In effect, that represents a resetting of the generational balance. Under Dean Smith, FAS began addressing its largest deferred-maintenance item from prior decades (renovating the undergraduate residences), at a cost to current and future programs—during a period when endowment investment returns lagged Harvard’s expectations. Now, restructuring the debt creates a little current breathing room. In the future, as gift pledges are fulfilled, and (one hopes) endowment performance strengthens, that reset debt obligation should weigh less heavily.

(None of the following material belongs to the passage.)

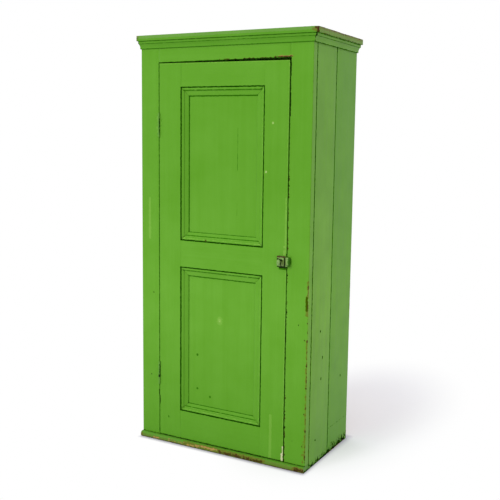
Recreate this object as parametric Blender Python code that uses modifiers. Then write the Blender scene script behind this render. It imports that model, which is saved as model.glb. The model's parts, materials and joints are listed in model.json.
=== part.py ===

FAS’s financial managers can, and will, fret about sustaining the fiscal 2018 results: the endowment distribution will rise this year, but current-use giving might fall. Strong royalty and nonfederal sponsored research revenues may turn out to be one-time phenomena. The cash benefits from the debt deal have peaked. A new president and dean may, rightly, have ambitions to do more or better. Negotiations with the graduate-student union could raise costs. And the new federal excise tax on endowment income looms over Harvard, beginning last July 1.
Withal, Michael Smith concluded his time in University Hall on a high note, on the metrics that matter most to him and the faculty he led: FAS’s intellectual strength, and its financial underpinnings. Small wonder that Dean Gay began her tenure noting, “I am enormously grateful for the strong foundation that his leadership has provided.”